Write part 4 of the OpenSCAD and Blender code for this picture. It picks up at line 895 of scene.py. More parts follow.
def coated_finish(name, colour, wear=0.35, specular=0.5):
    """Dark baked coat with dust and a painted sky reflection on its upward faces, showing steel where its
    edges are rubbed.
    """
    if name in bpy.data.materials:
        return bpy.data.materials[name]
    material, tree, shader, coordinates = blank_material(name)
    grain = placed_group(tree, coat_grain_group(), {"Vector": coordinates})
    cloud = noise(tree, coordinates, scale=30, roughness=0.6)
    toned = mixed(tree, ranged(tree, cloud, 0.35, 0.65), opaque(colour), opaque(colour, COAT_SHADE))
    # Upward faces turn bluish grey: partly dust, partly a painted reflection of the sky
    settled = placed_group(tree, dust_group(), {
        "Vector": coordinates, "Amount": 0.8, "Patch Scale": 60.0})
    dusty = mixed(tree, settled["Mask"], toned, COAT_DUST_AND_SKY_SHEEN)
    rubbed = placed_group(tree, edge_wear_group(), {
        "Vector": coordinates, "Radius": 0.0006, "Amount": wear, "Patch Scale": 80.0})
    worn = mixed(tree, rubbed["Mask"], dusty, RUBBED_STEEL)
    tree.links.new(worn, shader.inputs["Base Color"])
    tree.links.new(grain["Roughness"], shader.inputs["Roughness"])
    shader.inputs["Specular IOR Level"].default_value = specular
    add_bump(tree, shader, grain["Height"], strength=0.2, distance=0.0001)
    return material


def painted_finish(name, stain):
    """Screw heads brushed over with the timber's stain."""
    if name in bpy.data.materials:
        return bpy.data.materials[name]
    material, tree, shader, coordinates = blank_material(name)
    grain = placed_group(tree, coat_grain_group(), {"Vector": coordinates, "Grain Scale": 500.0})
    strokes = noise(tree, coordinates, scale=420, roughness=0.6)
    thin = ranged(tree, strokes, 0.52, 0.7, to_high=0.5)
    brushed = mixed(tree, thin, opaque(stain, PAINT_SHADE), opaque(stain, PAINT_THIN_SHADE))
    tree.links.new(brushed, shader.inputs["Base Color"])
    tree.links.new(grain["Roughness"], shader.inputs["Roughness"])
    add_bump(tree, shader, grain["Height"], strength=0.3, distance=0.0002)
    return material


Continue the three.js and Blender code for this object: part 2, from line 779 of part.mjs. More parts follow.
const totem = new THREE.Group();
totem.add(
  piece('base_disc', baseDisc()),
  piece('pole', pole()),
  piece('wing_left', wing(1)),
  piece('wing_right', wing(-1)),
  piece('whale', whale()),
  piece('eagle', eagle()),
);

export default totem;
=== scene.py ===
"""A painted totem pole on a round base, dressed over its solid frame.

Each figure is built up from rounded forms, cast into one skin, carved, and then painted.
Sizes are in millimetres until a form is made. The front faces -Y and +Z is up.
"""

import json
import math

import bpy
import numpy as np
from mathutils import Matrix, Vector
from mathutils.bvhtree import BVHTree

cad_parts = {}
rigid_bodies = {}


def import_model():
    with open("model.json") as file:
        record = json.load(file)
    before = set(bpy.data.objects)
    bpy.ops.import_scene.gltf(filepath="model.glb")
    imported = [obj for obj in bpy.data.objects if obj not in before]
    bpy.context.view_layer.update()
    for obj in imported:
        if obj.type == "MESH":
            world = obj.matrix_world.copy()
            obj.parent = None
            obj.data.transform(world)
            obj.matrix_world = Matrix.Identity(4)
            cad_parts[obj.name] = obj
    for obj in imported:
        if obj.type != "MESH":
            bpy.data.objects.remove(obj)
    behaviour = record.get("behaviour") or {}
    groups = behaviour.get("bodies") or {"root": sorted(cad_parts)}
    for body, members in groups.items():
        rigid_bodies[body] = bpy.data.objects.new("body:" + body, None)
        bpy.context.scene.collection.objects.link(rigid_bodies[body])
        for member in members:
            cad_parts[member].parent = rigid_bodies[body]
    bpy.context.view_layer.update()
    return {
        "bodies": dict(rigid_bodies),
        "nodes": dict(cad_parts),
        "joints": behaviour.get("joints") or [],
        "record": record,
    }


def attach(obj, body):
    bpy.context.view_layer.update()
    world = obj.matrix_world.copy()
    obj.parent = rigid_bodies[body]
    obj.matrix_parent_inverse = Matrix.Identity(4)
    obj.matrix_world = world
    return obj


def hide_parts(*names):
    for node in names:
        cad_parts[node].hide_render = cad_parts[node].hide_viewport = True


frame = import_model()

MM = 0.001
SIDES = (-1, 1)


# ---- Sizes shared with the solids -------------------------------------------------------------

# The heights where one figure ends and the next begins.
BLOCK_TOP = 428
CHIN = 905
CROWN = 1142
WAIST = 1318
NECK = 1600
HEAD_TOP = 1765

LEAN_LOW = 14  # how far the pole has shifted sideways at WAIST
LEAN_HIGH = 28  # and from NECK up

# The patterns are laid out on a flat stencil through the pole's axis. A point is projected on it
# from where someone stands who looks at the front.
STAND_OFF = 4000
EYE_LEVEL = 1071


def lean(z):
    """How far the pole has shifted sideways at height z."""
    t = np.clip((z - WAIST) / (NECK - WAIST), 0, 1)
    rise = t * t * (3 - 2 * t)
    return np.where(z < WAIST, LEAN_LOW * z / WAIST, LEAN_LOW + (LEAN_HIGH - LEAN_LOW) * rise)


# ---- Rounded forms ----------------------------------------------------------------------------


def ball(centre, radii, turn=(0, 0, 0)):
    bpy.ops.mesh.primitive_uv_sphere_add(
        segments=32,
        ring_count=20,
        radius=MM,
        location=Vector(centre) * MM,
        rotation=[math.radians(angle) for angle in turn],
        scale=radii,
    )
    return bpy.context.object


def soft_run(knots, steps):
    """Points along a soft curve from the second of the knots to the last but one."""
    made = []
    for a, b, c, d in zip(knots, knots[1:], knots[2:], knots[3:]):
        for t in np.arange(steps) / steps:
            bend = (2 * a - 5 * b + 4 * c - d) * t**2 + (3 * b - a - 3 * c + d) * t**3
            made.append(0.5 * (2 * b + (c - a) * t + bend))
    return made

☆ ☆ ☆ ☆

Restate every record exactly, leaving nothing out.

Write part 4 of the OpenSCAD and Blender code for this picture. It picks up at line 895 of scene.py. More parts follow.
def coated_finish(name, colour, wear=0.35, specular=0.5):
    """Dark baked coat with dust and a painted sky reflection on its upward faces, showing steel where its
    edges are rubbed.
    """
    if name in bpy.data.materials:
        return bpy.data.materials[name]
    material, tree, shader, coordinates = blank_material(name)
    grain = placed_group(tree, coat_grain_group(), {"Vector": coordinates})
    cloud = noise(tree, coordinates, scale=30, roughness=0.6)
    toned = mixed(tree, ranged(tree, cloud, 0.35, 0.65), opaque(colour), opaque(colour, COAT_SHADE))
    # Upward faces turn bluish grey: partly dust, partly a painted reflection of the sky
    settled = placed_group(tree, dust_group(), {
        "Vector": coordinates, "Amount": 0.8, "Patch Scale": 60.0})
    dusty = mixed(tree, settled["Mask"], toned, COAT_DUST_AND_SKY_SHEEN)
    rubbed = placed_group(tree, edge_wear_group(), {
        "Vector": coordinates, "Radius": 0.0006, "Amount": wear, "Patch Scale": 80.0})
    worn = mixed(tree, rubbed["Mask"], dusty, RUBBED_STEEL)
    tree.links.new(worn, shader.inputs["Base Color"])
    tree.links.new(grain["Roughness"], shader.inputs["Roughness"])
    shader.inputs["Specular IOR Level"].default_value = specular
    add_bump(tree, shader, grain["Height"], strength=0.2, distance=0.0001)
    return material


def painted_finish(name, stain):
    """Screw heads brushed over with the timber's stain."""
    if name in bpy.data.materials:
        return bpy.data.materials[name]
    material, tree, shader, coordinates = blank_material(name)
    grain = placed_group(tree, coat_grain_group(), {"Vector": coordinates, "Grain Scale": 500.0})
    strokes = noise(tree, coordinates, scale=420, roughness=0.6)
    thin = ranged(tree, strokes, 0.52, 0.7, to_high=0.5)
    brushed = mixed(tree, thin, opaque(stain, PAINT_SHADE), opaque(stain, PAINT_THIN_SHADE))
    tree.links.new(brushed, shader.inputs["Base Color"])
    tree.links.new(grain["Roughness"], shader.inputs["Roughness"])
    add_bump(tree, shader, grain["Height"], strength=0.3, distance=0.0002)
    return material


Continue the three.js and Blender code for this object: part 2, from line 779 of part.mjs. More parts follow.
const totem = new THREE.Group();
totem.add(
  piece('base_disc', baseDisc()),
  piece('pole', pole()),
  piece('wing_left', wing(1)),
  piece('wing_right', wing(-1)),
  piece('whale', whale()),
  piece('eagle', eagle()),
);

export default totem;
=== scene.py ===
"""A painted totem pole on a round base, dressed over its solid frame.

Each figure is built up from rounded forms, cast into one skin, carved, and then painted.
Sizes are in millimetres until a form is made. The front faces -Y and +Z is up.
"""

import json
import math

import bpy
import numpy as np
from mathutils import Matrix, Vector
from mathutils.bvhtree import BVHTree

cad_parts = {}
rigid_bodies = {}


def import_model():
    with open("model.json") as file:
        record = json.load(file)
    before = set(bpy.data.objects)
    bpy.ops.import_scene.gltf(filepath="model.glb")
    imported = [obj for obj in bpy.data.objects if obj not in before]
    bpy.context.view_layer.update()
    for obj in imported:
        if obj.type == "MESH":
            world = obj.matrix_world.copy()
            obj.parent = None
            obj.data.transform(world)
            obj.matrix_world = Matrix.Identity(4)
            cad_parts[obj.name] = obj
    for obj in imported:
        if obj.type != "MESH":
            bpy.data.objects.remove(obj)
    behaviour = record.get("behaviour") or {}
    groups = behaviour.get("bodies") or {"root": sorted(cad_parts)}
    for body, members in groups.items():
        rigid_bodies[body] = bpy.data.objects.new("body:" + body, None)
        bpy.context.scene.collection.objects.link(rigid_bodies[body])
        for member in members:
            cad_parts[member].parent = rigid_bodies[body]
    bpy.context.view_layer.update()
    return {
        "bodies": dict(rigid_bodies),
        "nodes": dict(cad_parts),
        "joints": behaviour.get("joints") or [],
        "record": record,
    }


def attach(obj, body):
    bpy.context.view_layer.update()
    world = obj.matrix_world.copy()
    obj.parent = rigid_bodies[body]
    obj.matrix_parent_inverse = Matrix.Identity(4)
    obj.matrix_world = world
    return obj


def hide_parts(*names):
    for node in names:
        cad_parts[node].hide_render = cad_parts[node].hide_viewport = True


frame = import_model()

MM = 0.001
SIDES = (-1, 1)


# ---- Sizes shared with the solids -------------------------------------------------------------

# The heights where one figure ends and the next begins.
BLOCK_TOP = 428
CHIN = 905
CROWN = 1142
WAIST = 1318
NECK = 1600
HEAD_TOP = 1765

LEAN_LOW = 14  # how far the pole has shifted sideways at WAIST
LEAN_HIGH = 28  # and from NECK up

# The patterns are laid out on a flat stencil through the pole's axis. A point is projected on it
# from where someone stands who looks at the front.
STAND_OFF = 4000
EYE_LEVEL = 1071


def lean(z):
    """How far the pole has shifted sideways at height z."""
    t = np.clip((z - WAIST) / (NECK - WAIST), 0, 1)
    rise = t * t * (3 - 2 * t)
    return np.where(z < WAIST, LEAN_LOW * z / WAIST, LEAN_LOW + (LEAN_HIGH - LEAN_LOW) * rise)


# ---- Rounded forms ----------------------------------------------------------------------------


def ball(centre, radii, turn=(0, 0, 0)):
    bpy.ops.mesh.primitive_uv_sphere_add(
        segments=32,
        ring_count=20,
        radius=MM,
        location=Vector(centre) * MM,
        rotation=[math.radians(angle) for angle in turn],
        scale=radii,
    )
    return bpy.context.object


def soft_run(knots, steps):
    """Points along a soft curve from the second of the knots to the last but one."""
    made = []
    for a, b, c, d in zip(knots, knots[1:], knots[2:], knots[3:]):
        for t in np.arange(steps) / steps:
            bend = (2 * a - 5 * b + 4 * c - d) * t**2 + (3 * b - a - 3 * c + d) * t**3
            made.append(0.5 * (2 * b + (c - a) * t + bend))
    return made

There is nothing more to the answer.